== Requirements ==
Quote exactly the lines from the line containing "LEFT, None, upper)" to the line containing "bpy.context.scene.collection.objects.link(empty)", both lines included, please, and nothing more.

== Dataset excerpt ==
+++

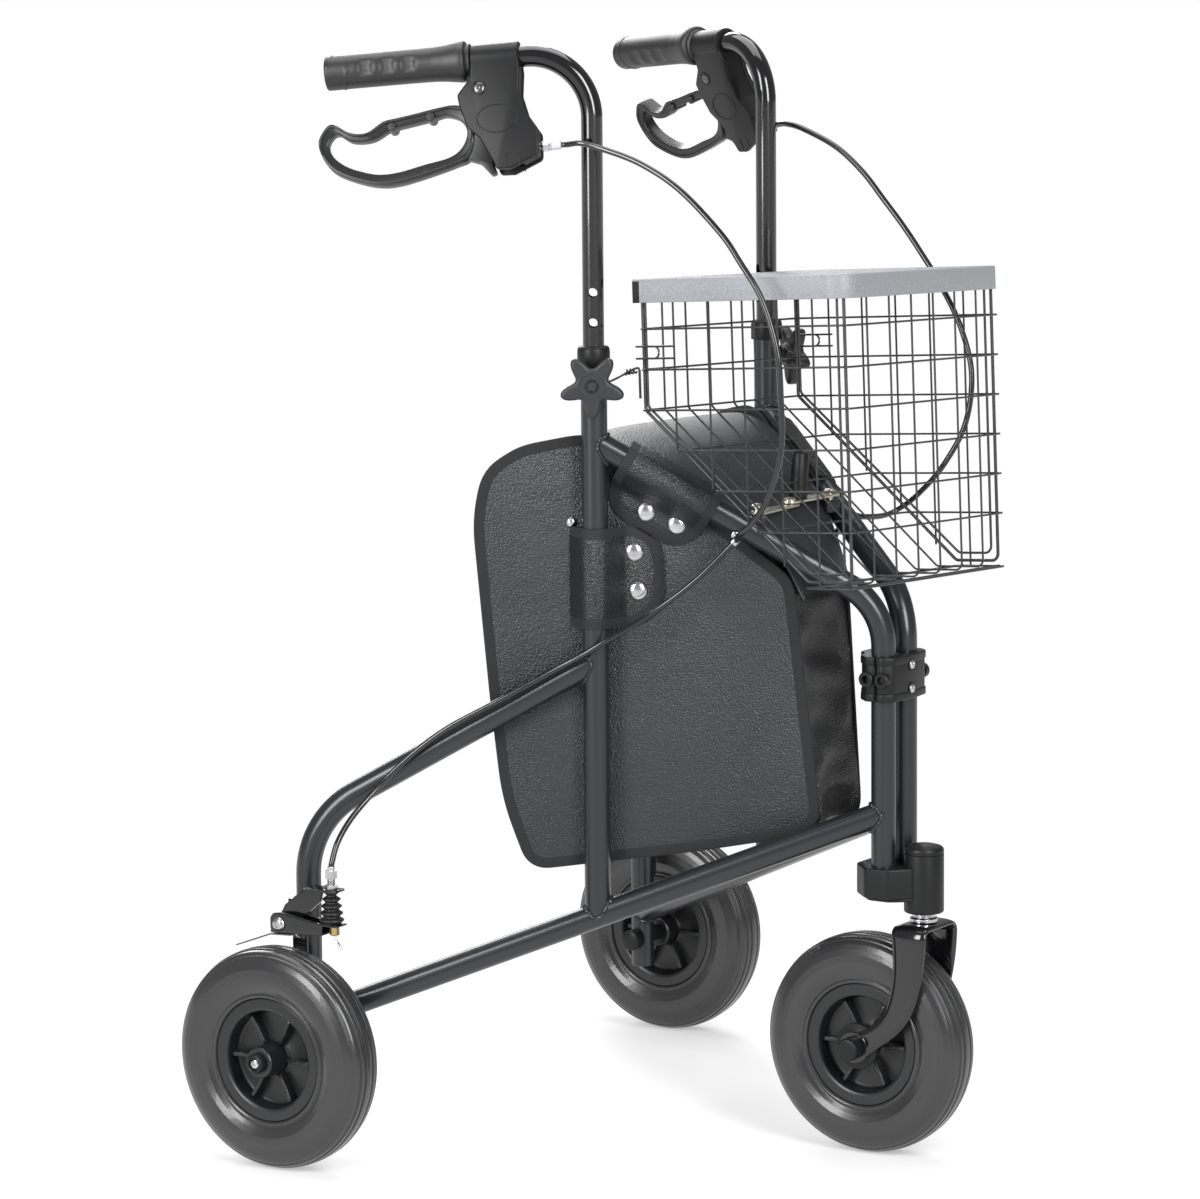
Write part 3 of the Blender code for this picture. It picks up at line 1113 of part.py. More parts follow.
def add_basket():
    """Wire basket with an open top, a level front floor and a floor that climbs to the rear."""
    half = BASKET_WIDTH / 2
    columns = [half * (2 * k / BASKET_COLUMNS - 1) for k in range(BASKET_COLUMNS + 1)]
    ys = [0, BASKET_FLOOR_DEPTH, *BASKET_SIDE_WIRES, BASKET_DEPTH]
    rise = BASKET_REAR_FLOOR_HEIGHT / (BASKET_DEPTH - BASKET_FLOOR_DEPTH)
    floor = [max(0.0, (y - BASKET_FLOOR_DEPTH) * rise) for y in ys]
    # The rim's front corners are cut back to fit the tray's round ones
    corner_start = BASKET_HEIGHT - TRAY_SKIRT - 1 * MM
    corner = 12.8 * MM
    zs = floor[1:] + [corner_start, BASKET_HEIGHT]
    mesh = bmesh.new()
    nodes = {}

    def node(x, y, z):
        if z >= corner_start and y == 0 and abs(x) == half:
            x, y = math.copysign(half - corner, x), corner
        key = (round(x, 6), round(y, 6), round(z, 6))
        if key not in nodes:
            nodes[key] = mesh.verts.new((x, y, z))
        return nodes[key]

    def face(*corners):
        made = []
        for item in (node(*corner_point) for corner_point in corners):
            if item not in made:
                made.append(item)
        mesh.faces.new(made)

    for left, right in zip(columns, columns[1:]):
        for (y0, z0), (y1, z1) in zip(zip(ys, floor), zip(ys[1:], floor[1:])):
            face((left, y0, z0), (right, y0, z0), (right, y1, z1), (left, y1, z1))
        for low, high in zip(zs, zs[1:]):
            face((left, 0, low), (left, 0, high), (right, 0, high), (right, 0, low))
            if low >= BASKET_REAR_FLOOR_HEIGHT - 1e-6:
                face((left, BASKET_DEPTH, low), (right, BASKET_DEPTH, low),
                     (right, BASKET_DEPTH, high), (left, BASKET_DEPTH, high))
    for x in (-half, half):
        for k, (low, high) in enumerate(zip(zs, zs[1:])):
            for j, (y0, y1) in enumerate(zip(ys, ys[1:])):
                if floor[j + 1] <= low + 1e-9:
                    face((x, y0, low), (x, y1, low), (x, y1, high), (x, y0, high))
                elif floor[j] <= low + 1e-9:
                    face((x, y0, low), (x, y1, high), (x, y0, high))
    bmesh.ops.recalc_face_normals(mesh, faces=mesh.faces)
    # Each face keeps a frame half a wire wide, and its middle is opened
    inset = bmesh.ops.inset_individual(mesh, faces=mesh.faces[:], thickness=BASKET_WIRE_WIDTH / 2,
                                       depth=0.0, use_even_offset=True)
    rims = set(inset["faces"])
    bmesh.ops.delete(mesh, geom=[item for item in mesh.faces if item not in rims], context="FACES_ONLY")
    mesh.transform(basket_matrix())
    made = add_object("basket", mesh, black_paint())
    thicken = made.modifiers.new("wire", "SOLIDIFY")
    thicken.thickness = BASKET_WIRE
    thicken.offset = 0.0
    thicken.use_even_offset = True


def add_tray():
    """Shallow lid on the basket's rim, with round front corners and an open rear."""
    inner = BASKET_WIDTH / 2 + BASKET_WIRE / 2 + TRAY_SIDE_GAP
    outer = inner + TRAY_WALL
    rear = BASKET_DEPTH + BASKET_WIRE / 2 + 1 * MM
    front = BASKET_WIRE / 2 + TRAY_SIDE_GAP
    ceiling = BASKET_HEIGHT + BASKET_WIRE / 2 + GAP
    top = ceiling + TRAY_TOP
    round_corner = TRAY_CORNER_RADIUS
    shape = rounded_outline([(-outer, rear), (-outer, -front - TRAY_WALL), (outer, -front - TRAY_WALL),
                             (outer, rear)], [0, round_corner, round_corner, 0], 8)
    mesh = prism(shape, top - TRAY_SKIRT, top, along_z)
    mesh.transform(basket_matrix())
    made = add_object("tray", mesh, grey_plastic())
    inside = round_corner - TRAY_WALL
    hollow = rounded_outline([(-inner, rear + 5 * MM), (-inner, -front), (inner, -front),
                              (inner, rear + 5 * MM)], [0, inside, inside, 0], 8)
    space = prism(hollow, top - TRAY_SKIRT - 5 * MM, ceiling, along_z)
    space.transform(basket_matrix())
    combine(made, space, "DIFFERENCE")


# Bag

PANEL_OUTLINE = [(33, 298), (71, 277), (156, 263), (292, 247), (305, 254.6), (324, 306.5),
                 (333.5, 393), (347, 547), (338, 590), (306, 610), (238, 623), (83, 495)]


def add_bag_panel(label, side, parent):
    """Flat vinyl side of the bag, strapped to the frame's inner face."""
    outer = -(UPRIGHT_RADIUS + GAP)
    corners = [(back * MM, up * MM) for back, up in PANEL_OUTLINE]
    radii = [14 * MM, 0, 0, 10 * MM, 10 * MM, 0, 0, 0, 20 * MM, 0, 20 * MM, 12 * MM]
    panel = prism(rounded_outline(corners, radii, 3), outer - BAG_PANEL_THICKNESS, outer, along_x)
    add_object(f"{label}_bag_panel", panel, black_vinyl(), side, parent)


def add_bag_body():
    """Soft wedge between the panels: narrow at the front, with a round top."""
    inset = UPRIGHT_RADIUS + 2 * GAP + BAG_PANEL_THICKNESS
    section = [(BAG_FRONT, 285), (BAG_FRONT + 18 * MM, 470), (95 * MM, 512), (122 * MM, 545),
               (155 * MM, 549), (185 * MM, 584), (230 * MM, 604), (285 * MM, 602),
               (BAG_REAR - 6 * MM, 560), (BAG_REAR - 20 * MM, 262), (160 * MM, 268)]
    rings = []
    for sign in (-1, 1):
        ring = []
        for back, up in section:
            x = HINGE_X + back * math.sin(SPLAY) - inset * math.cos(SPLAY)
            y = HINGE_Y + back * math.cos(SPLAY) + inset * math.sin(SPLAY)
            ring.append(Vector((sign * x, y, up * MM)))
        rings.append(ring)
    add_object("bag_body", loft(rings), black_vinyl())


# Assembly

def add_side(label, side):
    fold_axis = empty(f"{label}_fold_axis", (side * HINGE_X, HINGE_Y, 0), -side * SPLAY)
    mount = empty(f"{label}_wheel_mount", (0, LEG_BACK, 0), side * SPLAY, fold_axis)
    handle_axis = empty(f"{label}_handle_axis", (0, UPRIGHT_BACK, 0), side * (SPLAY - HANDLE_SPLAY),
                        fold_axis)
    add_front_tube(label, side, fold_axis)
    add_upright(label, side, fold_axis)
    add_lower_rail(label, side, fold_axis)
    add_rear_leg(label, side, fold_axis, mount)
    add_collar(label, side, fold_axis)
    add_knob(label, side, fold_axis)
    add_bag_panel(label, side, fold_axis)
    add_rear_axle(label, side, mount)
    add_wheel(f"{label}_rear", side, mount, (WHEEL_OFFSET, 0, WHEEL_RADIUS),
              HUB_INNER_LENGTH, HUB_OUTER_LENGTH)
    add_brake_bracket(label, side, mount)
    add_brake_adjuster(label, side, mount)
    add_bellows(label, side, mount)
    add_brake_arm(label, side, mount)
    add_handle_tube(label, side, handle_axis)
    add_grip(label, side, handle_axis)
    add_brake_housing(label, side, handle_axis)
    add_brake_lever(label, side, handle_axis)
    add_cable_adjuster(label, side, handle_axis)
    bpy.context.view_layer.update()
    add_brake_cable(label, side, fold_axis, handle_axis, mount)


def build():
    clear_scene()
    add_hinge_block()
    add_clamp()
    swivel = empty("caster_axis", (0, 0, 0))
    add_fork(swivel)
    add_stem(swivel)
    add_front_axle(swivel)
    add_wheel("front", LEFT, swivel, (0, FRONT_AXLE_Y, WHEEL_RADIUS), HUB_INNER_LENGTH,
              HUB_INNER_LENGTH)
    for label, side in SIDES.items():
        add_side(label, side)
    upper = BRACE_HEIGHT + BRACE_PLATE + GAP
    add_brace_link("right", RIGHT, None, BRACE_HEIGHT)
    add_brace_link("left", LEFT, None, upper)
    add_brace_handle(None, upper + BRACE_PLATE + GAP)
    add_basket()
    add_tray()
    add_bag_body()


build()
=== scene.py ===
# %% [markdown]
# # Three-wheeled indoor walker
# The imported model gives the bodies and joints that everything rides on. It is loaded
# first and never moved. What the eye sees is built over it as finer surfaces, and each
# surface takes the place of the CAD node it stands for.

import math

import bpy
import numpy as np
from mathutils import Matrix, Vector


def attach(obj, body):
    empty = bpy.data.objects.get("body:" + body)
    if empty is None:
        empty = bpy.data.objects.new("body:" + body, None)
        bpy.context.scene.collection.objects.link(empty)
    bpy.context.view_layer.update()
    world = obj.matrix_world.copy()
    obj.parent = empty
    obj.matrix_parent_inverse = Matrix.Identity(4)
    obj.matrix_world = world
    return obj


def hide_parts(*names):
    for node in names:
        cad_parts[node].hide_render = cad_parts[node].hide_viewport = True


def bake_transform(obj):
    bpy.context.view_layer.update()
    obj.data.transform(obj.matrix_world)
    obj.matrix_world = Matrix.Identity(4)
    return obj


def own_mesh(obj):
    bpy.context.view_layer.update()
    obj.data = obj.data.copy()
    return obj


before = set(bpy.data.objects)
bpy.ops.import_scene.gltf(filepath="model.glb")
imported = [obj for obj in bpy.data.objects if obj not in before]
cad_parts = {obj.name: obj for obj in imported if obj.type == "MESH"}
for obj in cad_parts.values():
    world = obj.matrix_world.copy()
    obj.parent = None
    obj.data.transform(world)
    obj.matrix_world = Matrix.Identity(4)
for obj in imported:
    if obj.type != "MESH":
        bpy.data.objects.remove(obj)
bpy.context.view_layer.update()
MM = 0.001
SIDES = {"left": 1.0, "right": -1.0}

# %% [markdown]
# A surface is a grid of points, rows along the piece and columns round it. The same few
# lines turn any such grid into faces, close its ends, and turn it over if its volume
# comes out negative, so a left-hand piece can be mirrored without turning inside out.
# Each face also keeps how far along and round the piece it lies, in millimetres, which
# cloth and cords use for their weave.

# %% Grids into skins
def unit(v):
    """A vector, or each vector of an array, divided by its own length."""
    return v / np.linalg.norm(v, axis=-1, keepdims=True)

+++

== Task result ==
    add_brace_link("left", LEFT, None, upper)
    add_brace_handle(None, upper + BRACE_PLATE + GAP)
    add_basket()
    add_tray()
    add_bag_body()


build()
=== scene.py ===
# %% [markdown]
# # Three-wheeled indoor walker
# The imported model gives the bodies and joints that everything rides on. It is loaded
# first and never moved. What the eye sees is built over it as finer surfaces, and each
# surface takes the place of the CAD node it stands for.

import math

import bpy
import numpy as np
from mathutils import Matrix, Vector


def attach(obj, body):
    empty = bpy.data.objects.get("body:" + body)
    if empty is None:
        empty = bpy.data.objects.new("body:" + body, None)
        bpy.context.scene.collection.objects.link(empty)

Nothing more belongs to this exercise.